The time of year has come to gather around the kitchen table and make your Christmas Pudding. This is a tradition that we have been doing since the eldest was a tot, that's nearly 30 years now!
So this is my favourite Christmas Pudding recipe for you to have a go at. Don't forget to pop your lucky penny in and remember, every member of the family should have a stir and make a wish - what will you wish for this year?
Ingredients:
110g suet
Zest of 1 lemon
Zest of 1 orange
525g luxury mixed fruit,
25g almonds chopped
3 tbs brandy
75ml stout (or cider if you want a lighter taste)
3 medium eggs
50g self-raising flour, sifted
110g breadcrumbs
1 tsp mixed spice
¼ tsp nutmeg (freshly grated if possible)
1tsp ground cinnamon
225g dark brown sugar
Method:
Begin the day before you want to steam the pudding. Take your largest mixing bowl and add the suet, breadcrumbs, spices and sugar. Mix these ingredients together, then stir in all the dried fruit and nuts followed by the orange and lemon zests.

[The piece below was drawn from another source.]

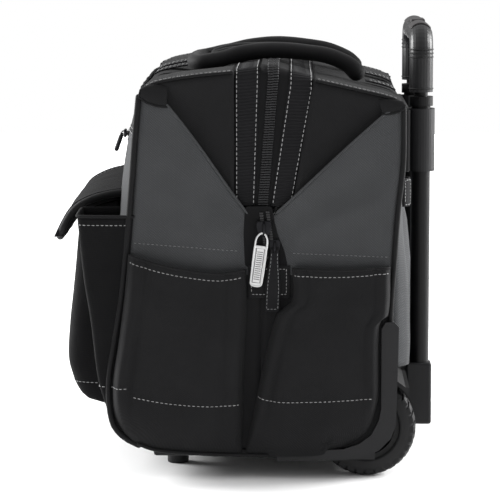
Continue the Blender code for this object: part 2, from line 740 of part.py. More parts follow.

Next in a smaller basin, measure out the brandy and stout, then add the eggs and beat these thoroughly together. Pour this over the dry ingredients and begin to mix thoroughly. It’s now traditional to gather all the family round, especially the children, and invite everyone to have a really good stir and make a wish! Cover the bowl and leave overnight.

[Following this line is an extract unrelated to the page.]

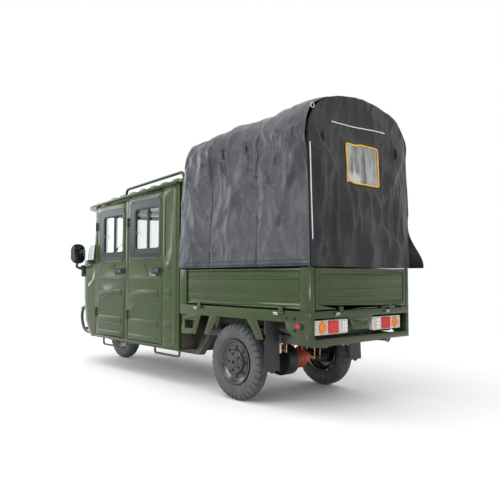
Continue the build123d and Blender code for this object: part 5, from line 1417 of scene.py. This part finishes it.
@dataclass
class TailLamps:
    """Both tail lamps: a pale shell behind a face of small prisms, with coloured lenses."""

    inner_y: float = 0.140
    width: float = 0.344
    height: float = 0.096
    x: float = -1.831
    z: float = 0.580
    prism: float = 0.0085

    def prisms(self, y0: float, y1: float, rear_x: float) -> Shell:
        """A face of small pyramids between y0 and y1.

        The face stands out by 1.6 mm times the product of two triangle waves, one across and
        one up, and its rim turns forward to close on the shell.
        """
        y = np.linspace(y0, y1, round(abs(y1 - y0) / 0.0021))
        z = np.linspace(-0.5, 0.5, 44) * (self.height - 0.010) + self.z
        yy, zz = np.meshgrid(y, z)
        wave = [np.abs((a / self.prism) % 2 - 1) for a in (yy, zz)]
        inset = np.minimum.reduce([yy - min(y0, y1), max(y0, y1) - yy,
                                   zz - z[0], z[-1] - zz])
        x = rear_x - 0.0016 * wave[0] * wave[1] + 0.008 * (1 - smoothstep(inset, -0.001, 0.004))
        shell = grid_shell(np.stack([x, yy, zz], axis=-1))
        return shell if y1 > y0 else flipped(shell)

    def build(self) -> None:
        """Builds the lamps in place of their CAD node."""
        shells: dict[Look, list[Shell]] = {Look.LAMP_SHELL: [], Look.LENS_AMBER: [],
                                           Look.LENS_RED: [], Look.LENS_CLEAR: [],
                                           Look.PLASTIC: [], Look.CHROME: []}
        tall = self.height
        for hand in (1, -1):
            mid_y = hand * (self.inner_y + self.width / 2)
            amber_y, red_y, clear_y = (hand * (self.inner_y + self.width * (1 - share))
                                       for share in (0.22, 0.545, 0.85))
            shells[Look.LAMP_SHELL].append(rounded_plate(
                [(-0.001, 0.003), (0.002, 0.0), (0.030, 0.0), (0.037, 0.004)], self.width, tall,
                0.010, 0, (self.x, mid_y, self.z)))
            shells[Look.LENS_CLEAR].append(self.prisms(mid_y - self.width / 2 + 0.006,
                                                       mid_y + self.width / 2 - 0.006, self.x - 0.003))
            shells[Look.LENS_AMBER] += [
                revolved([(0.0006, -0.0125), (0.02, -0.0115), (0.034, -0.008), (0.037, 0.0)], 40, 0,
                         (self.x, amber_y, self.z)),
                rounded_plate([(-0.0085, 0.003), (-0.006, 0.0), (0.0, 0.0)], 0.028, tall - 0.012,
                              0.006, 0, (self.x, amber_y, self.z))]
            shells[Look.LENS_RED].append(rounded_plate(
                [(-0.0105, 0.006), (-0.008, 0.001), (-0.004, 0.0), (0.001, 0.0)], 0.106, tall - 0.010,
                0.012, 0, (self.x, red_y, self.z)))
            shells[Look.CHROME] += [
                revolved([(0.0006, -0.0066), (0.006, -0.0075), (0.0105, -0.006), (0.012, -0.003)], 6, 0,
                         (self.x, clear_y + dy, self.z + dz))
                for dy in (-0.018, 0.004) for dz in (-0.026, 0.0, 0.026)]
            shells[Look.PLASTIC] += [
                pillow_box((self.x + 0.041, mid_y, self.z), (0.006, self.width - 0.04, 0.05), 0.002),
                pillow_box((self.x + 0.041, hand * 0.485, self.z), (0.006, 0.056, 0.036), 0.002)]
        names = {Look.LAMP_SHELL: "tail_lamp_shells", Look.LENS_AMBER: "tail_lamp_amber",
                 Look.LENS_RED: "tail_lamp_red", Look.LENS_CLEAR: "tail_lamp_prisms",
                 Look.PLASTIC: "tail_lamp_brackets", Look.CHROME: "tail_lamp_cups"}
        for look, parts in shells.items():
            obj = put(names[look], joined(parts), look, "frame", 26,
                      closed=look is not Look.LENS_CLEAR)
            if look is Look.LAMP_SHELL:
                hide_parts("tail_lamps")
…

Next day stir in the sifted flour, then pack the mixture into the lightly greased 1.2l basin, cover it with a double layer of baking parchment and a sheet of foil and tie it securely with string. It’s also a good idea to tie a piece of string across the top to make a handle. Place the pudding in a steamer set over a saucepan filled with simmering water and steam the pudding for 8 hours. Do make sure you keep a regular eye on the water underneath and top it up with boiling water straight from the kettle about halfway through the time.

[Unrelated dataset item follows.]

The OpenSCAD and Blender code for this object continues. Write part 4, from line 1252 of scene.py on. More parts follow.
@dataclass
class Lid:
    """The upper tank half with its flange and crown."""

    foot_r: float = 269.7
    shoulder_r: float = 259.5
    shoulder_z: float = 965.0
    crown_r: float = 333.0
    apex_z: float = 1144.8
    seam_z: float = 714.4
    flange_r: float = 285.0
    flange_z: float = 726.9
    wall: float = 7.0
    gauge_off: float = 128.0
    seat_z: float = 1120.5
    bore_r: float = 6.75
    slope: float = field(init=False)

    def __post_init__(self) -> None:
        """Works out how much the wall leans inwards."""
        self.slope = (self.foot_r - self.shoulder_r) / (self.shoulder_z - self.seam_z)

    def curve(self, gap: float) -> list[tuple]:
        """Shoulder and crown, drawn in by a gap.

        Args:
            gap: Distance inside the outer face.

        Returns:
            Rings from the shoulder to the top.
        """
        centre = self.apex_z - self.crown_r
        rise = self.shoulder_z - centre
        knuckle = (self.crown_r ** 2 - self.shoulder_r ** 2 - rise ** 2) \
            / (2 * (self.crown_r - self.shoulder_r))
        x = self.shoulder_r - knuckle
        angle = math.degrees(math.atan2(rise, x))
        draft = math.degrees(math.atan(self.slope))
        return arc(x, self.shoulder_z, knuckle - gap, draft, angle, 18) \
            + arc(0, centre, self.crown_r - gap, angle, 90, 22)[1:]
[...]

When the pudding is steamed, let it get quite cold, then remove the baking parchment and foil and replace them with some fresh ones, again making a string handle for easy handling. Now your Christmas pudding is ready for Christmas Day. Keep it in a cool place away from the light. It will now keep for well over a year if covered and stored properly.
On the day the pud is required: fill a saucepan quite full with boiling water, put it on the heat and, when it comes to the boil, place a steamer on top of the pan and turn it down to a gentle simmer. Put the Christmas Pudding in the steamer cover and leave to steam for 2hrs 15 mins. You'll need to check the water from time to time and maybe top it up a bit.
When you are ready to serve the pudding, remove from the steamer and take off the wrapping. Slide a palette knife all around the pudding and turn it out on to a warmed plate. Now warm a ladleful of brandy over direct heat and, as soon as the brandy is hot, turn out the flame and ask someone to set light to the brandy using a long match. Place the ladle, now gently flaming, on top of the pudding - but don't pour it over until you reach the table (if you don't have a gas hob, warm the brandy in a small saucepan). When you do, pour it slowly over the pudding, sides and all and watch it flame to the cheers of the assembled company! When both flames and cheers have died down, serve the pudding with brandy butter and custard.
PS: Technically the brandy is supposed to go into the pudding but a little sip for the cook doesn't hurt!